With just twelve days to go until the Brexit deadline, we hear from X-Press’s Director of Operations, Christian Lister on 12 potential impacts of a ‘no-deal’ Brexit on the UK property sector.
- Bank of England
Base rate will continue to hold, however some pundits are predicting they could go minus, focusing savers into more attractive yields. Credit has never been cheaper, but I think that comes with a consumer warning when interest rates rise, and they will.
Lenders calculations work on a sliding scale of risk. Both Prime and Subprime have adopted similar strategies and ‘have you been furloughed twice’ is today a key qualifying question. The longer the economy, job security and the gig economy suffer, the more averse lenders become to offering mortgages to buyers with lower incomes and smaller deposits. Unless the banking industry looks towards more Government backed finance initiatives.
Britain’s withdrawal from the EU runs the risk of dramatically reducing the construction workforce which could severely compromise current plans to build hundreds of thousands of new homes to ease the housing shortage.
The UK has for years supported technology and science related jobs and now they need to balance the shortfall in the home-grown skilled trades market. In recent years many of the UK’s builders, plumbers and construction related labourers have come from the EU. The shift in Government policy will be in line with Germany’s construct policy of the 1990s.

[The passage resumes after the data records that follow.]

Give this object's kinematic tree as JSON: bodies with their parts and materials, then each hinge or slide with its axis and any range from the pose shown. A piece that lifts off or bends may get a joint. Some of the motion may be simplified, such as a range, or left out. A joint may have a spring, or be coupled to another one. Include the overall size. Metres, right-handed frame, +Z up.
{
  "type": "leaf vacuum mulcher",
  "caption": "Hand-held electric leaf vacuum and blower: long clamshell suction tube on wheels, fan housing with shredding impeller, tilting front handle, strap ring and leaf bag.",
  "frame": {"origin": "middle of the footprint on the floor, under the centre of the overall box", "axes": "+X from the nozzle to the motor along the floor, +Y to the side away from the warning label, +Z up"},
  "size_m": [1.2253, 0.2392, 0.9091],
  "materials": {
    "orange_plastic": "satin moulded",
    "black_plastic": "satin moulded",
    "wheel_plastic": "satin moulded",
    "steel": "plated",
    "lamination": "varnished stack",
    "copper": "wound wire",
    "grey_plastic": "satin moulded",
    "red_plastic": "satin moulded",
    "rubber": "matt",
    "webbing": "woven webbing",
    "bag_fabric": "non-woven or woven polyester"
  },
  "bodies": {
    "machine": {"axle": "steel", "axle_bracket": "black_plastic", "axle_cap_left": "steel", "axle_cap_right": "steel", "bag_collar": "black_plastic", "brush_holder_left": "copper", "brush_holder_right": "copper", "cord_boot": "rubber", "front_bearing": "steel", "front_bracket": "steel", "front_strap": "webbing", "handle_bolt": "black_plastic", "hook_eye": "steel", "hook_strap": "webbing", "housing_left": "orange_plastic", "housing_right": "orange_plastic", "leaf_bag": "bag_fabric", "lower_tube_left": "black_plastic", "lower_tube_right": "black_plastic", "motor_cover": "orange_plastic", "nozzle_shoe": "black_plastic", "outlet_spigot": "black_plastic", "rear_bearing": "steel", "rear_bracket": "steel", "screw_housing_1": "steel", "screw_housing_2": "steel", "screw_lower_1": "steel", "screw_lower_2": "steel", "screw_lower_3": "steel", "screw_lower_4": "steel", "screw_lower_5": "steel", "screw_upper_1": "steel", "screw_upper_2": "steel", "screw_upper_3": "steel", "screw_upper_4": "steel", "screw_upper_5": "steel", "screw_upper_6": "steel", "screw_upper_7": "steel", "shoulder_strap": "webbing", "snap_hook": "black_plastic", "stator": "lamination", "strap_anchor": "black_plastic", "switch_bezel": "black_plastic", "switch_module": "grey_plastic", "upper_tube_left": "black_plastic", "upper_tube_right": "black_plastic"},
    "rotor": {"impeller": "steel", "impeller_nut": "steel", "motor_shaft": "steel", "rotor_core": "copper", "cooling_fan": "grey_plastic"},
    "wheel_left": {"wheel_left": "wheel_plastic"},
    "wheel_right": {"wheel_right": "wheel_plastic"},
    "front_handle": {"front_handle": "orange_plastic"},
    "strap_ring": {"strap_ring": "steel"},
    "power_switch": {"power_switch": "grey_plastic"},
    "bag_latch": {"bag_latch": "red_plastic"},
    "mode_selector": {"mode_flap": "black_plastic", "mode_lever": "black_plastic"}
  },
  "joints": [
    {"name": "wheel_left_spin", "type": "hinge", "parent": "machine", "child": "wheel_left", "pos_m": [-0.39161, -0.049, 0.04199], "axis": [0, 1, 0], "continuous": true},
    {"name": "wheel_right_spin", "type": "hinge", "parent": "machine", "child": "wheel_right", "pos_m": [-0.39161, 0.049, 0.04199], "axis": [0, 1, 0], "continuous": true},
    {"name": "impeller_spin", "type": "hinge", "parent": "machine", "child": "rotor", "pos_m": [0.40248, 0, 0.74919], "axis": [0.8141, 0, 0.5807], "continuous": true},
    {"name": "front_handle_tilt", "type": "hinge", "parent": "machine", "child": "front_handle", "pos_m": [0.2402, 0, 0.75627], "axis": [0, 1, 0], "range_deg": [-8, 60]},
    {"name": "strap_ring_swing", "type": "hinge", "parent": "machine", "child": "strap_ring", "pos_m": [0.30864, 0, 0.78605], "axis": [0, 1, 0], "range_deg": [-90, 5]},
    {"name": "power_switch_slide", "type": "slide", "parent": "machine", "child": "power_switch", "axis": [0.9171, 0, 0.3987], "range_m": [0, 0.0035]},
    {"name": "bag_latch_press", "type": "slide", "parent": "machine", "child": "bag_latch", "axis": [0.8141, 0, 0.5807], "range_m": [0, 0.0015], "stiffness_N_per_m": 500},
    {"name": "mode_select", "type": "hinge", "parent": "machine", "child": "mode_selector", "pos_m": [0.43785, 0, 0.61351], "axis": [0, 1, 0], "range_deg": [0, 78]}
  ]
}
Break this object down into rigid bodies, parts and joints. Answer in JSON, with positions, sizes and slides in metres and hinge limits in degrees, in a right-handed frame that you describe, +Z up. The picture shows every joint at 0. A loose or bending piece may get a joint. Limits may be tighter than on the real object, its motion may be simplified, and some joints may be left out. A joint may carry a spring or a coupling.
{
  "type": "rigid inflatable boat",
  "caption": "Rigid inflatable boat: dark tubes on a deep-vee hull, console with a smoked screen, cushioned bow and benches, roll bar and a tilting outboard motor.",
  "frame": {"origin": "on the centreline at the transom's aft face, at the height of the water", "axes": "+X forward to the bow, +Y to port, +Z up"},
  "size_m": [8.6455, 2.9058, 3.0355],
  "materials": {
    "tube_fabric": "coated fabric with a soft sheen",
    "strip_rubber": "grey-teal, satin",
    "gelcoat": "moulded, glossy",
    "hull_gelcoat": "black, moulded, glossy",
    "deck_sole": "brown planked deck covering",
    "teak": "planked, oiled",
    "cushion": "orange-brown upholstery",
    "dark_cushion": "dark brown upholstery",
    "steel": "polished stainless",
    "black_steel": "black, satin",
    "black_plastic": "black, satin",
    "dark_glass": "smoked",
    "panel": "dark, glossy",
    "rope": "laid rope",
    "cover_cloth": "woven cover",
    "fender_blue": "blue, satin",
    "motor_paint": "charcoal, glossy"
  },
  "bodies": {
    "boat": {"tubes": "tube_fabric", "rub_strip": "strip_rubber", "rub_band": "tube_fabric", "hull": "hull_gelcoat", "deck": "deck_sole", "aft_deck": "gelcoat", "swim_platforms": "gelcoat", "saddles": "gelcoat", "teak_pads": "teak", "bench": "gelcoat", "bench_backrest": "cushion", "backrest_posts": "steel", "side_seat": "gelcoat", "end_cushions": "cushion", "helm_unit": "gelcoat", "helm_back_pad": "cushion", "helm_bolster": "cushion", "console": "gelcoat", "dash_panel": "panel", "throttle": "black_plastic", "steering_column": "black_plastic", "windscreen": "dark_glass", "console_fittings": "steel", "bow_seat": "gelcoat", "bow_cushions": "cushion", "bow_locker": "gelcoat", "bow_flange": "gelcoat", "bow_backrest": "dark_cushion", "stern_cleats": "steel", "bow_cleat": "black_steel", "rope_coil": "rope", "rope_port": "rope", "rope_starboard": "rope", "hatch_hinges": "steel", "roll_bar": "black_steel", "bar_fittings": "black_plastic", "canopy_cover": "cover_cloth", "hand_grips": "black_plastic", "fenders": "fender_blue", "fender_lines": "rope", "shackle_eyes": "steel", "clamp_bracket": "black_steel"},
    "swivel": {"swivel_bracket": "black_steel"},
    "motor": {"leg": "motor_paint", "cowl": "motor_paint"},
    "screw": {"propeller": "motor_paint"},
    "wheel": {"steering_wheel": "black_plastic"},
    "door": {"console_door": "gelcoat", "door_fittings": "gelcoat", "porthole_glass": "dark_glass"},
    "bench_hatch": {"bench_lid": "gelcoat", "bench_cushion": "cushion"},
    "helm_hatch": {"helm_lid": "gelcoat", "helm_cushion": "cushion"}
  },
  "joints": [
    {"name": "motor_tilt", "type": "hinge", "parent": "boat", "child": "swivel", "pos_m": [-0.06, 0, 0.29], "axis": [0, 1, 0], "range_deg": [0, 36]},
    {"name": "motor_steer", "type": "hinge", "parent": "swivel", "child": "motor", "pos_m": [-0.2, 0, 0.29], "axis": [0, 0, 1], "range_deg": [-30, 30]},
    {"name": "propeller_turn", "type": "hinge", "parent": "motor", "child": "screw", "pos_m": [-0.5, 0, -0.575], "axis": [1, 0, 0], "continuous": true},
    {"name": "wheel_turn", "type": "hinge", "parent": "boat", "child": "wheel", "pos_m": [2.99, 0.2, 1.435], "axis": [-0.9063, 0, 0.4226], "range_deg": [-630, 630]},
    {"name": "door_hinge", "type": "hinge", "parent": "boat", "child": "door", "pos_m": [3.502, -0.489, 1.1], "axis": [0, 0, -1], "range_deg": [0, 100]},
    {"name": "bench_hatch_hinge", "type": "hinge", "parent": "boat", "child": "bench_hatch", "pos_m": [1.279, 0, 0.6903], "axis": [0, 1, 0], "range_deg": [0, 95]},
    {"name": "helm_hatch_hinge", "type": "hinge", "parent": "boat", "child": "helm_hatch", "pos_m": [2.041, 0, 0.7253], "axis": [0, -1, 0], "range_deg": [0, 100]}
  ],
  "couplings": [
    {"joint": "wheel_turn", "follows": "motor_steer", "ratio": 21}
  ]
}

Currently the UK government cannot live up to its ‘front door for all’ policy without skilled immigration. A reduction in recruiting skilled labour from abroad will have a negative effect on the housing market. The Treasury has long recognised that the housing industry is the first to go ‘over the cliff’ and will need to fund vocational courses for skilled labour as the only option available will be to continue to import much needed skills.
- SDLT Holiday
The Treasury’s well executed plan to give the housing sector a much-needed boost in light of the pandemic lockdown was welcomed however, the industries supporting it had not been considered. Lobbying has taken place for the SDLT holiday deadline date of 31st March to be tapered to allow the bottleneck of problem cases and late purchase to be eased. Our suggestion is that any “enacted transaction” in February receives the taper beyond the drop-dead date.
- State Aid
The question of how state aid will function outside of the EU legislative framework post Brexit has been something of a political football for some time. The UK government recently declared position of ‘if there is no-deal, there will be no system put in place beyond the World Trade Organisation requirements,’ with yet another consultation expected to be published. We could be looking at a very US style system of package and repackage of mortgage assets trading as collateral investments or simply sold to a hedge-fund.
- Housing Subsidies
Should EU state aid laws no longer apply to the UK from January 1st, there is a possibility that they may be manipulated for housing subsidies. Loan schemes that could be bundled into Residential Mortgage-Backed Securities maybe a consideration for the Shareholder Executive.
- Buying Opportunities
For some, a no-deal Brexit could bring big buying opportunities in the property sector with the potential for lower house prices in certain areas, whilst property remains a key asset for UK investors. HS2 areas, such as Crewe and Birmingham, are prime for property developers, as private money will flood in to take full advantage. We could see Homes in Multiple Occupation (HMO) and second stepper renters use these townships as viable commuter belts.
- Mortgage Rates
A potential silver lining for homeowners is mortgage rates staying low for longer. The added economic uncertainty brought on by a no-deal Brexit would make an early interest rate rise seem unlikely. In the event of negative interest rates, and to deter financial flight from savers, the banks would surely look to introduce a number of incentives to stem the flow.
- House Prices
The Centre for Economic and Business Research, a think tank, has predicted a 13.8pc fall in house prices next year. I completely disagree with CEBR, I fully expect to see single digit growth of around 4%. These alarmist headlines hold zero weight for those within the crux of the industry. In reality, people will buy and dispose of property for many reasons. The sheer weight of property demand isn’t driven by locality it’s necessity. We are a nation of home owners.
- Property Sector
The economic uncertainty of a no-deal Brexit is likely to hit the commercial property sector. The recent liquidation of various high-street retailers will of course add to issue but it’s the perfect time for local councils to embrace the relaxation of planning class uses and the change from commercial to residential purposes will be something every property investor has both eyes on.